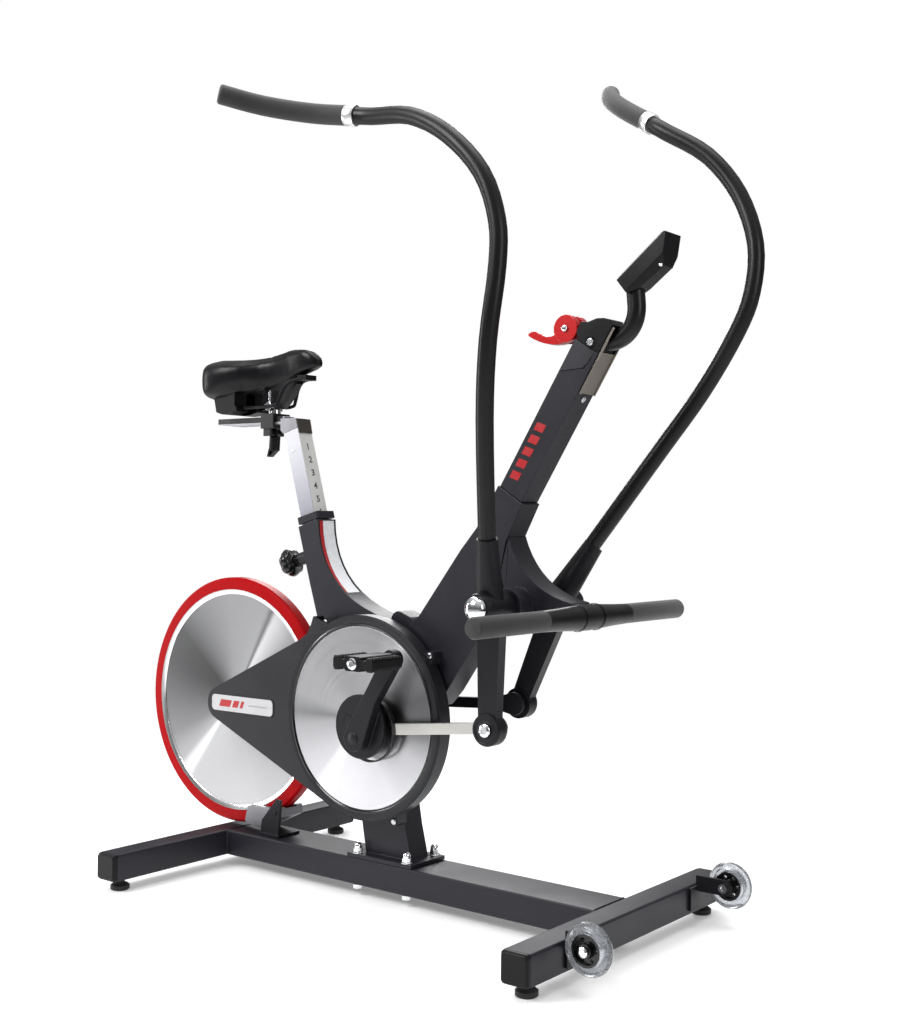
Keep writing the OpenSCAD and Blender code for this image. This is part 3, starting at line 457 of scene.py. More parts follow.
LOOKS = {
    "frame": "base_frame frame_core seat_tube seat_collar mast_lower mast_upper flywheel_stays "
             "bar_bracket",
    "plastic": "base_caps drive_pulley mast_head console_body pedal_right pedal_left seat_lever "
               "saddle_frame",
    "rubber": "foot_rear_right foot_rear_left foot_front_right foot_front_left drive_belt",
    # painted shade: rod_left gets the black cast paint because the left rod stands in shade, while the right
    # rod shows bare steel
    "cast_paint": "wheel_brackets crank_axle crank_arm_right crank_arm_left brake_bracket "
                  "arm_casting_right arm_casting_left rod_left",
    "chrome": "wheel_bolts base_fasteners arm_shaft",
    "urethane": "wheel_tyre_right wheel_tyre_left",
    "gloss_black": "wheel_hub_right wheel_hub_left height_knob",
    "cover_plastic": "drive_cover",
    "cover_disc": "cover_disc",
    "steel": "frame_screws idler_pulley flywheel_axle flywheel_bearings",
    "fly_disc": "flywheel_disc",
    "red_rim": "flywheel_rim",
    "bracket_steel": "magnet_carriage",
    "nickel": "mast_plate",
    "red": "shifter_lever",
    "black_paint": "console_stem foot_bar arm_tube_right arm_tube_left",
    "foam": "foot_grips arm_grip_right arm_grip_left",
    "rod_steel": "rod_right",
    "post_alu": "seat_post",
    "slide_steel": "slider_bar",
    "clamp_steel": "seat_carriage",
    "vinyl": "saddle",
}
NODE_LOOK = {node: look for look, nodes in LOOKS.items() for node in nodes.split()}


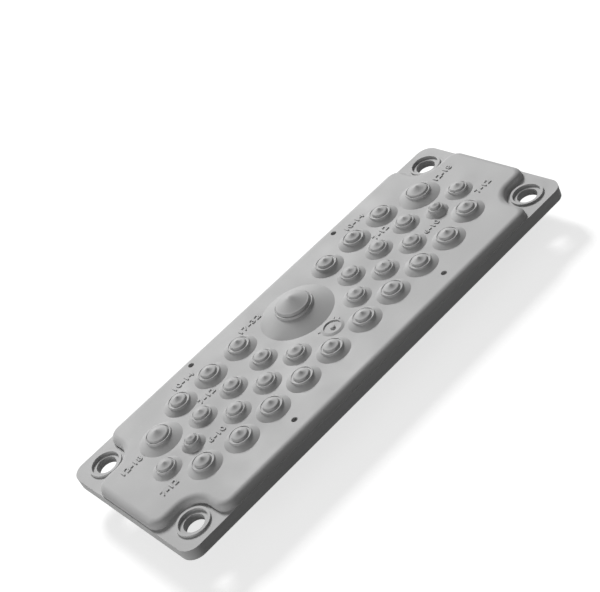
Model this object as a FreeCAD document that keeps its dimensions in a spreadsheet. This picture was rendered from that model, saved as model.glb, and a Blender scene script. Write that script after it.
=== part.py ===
________________________
■ **Task goal**: Your task is to repeat each line of the material exactly.

■ **Solution below**:
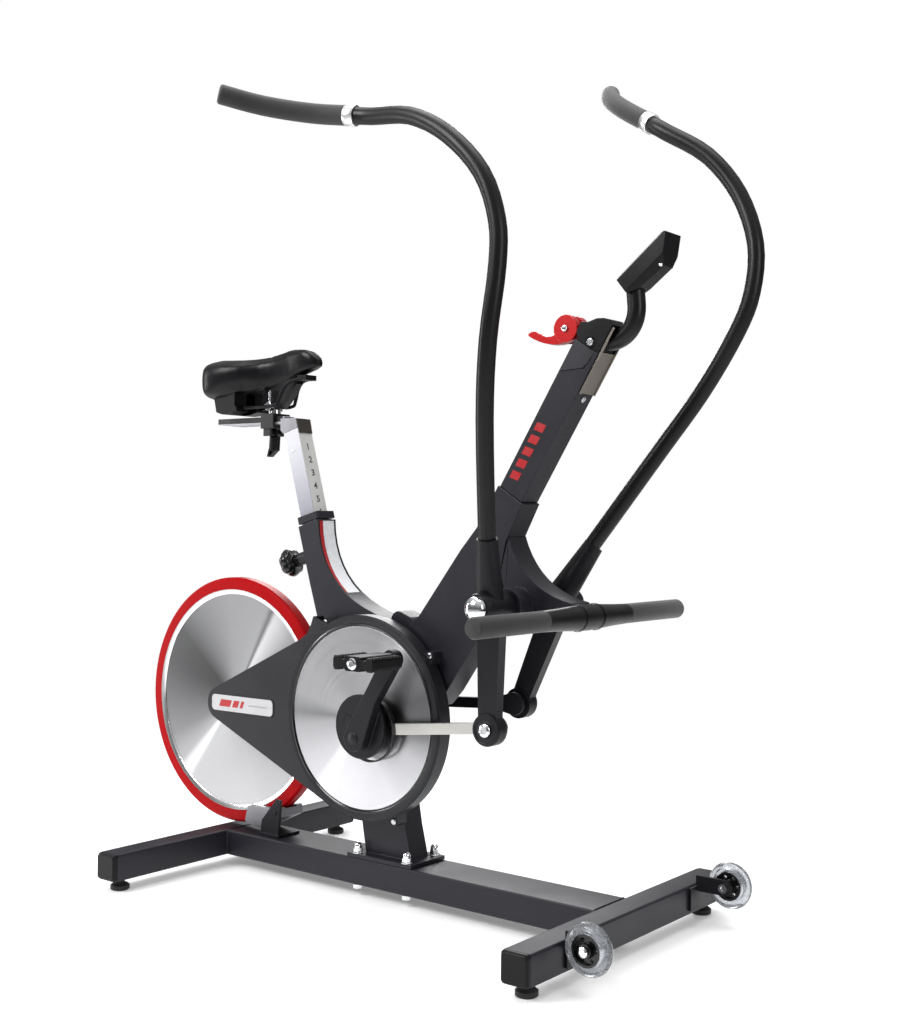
Keep writing the OpenSCAD and Blender code for this image. This is part 3, starting at line 457 of scene.py. More parts follow.
LOOKS = {
    "frame": "base_frame frame_core seat_tube seat_collar mast_lower mast_upper flywheel_stays "
             "bar_bracket",
    "plastic": "base_caps drive_pulley mast_head console_body pedal_right pedal_left seat_lever "
               "saddle_frame",
    "rubber": "foot_rear_right foot_rear_left foot_front_right foot_front_left drive_belt",
    # painted shade: rod_left gets the black cast paint because the left rod stands in shade, while the right
    # rod shows bare steel
    "cast_paint": "wheel_brackets crank_axle crank_arm_right crank_arm_left brake_bracket "
                  "arm_casting_right arm_casting_left rod_left",
    "chrome": "wheel_bolts base_fasteners arm_shaft",
    "urethane": "wheel_tyre_right wheel_tyre_left",
    "gloss_black": "wheel_hub_right wheel_hub_left height_knob",
    "cover_plastic": "drive_cover",
    "cover_disc": "cover_disc",
    "steel": "frame_screws idler_pulley flywheel_axle flywheel_bearings",
    "fly_disc": "flywheel_disc",
    "red_rim": "flywheel_rim",
    "bracket_steel": "magnet_carriage",
    "nickel": "mast_plate",
    "red": "shifter_lever",
    "black_paint": "console_stem foot_bar arm_tube_right arm_tube_left",
    "foam": "foot_grips arm_grip_right arm_grip_left",
    "rod_steel": "rod_right",
    "post_alu": "seat_post",
    "slide_steel": "slider_bar",
    "clamp_steel": "seat_carriage",
    "vinyl": "saddle",
}
NODE_LOOK = {node: look for look, nodes in LOOKS.items() for node in nodes.split()}


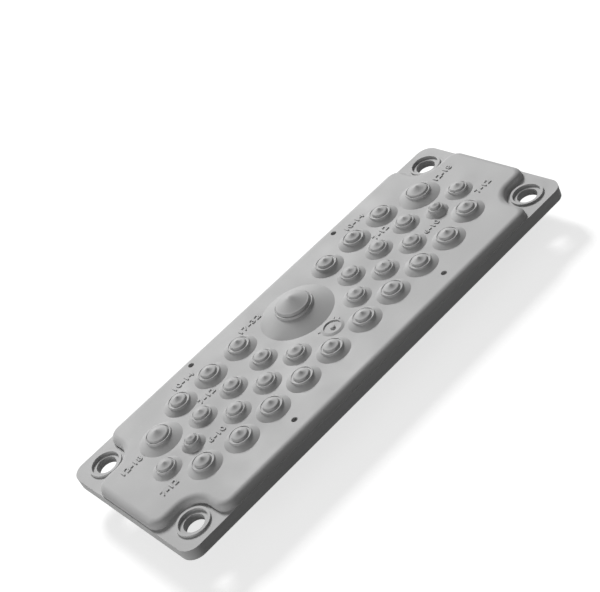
Model this object as a FreeCAD document that keeps its dimensions in a spreadsheet. This picture was rendered from that model, saved as model.glb, and a Blender scene script. Write that script after it.
=== part.py ===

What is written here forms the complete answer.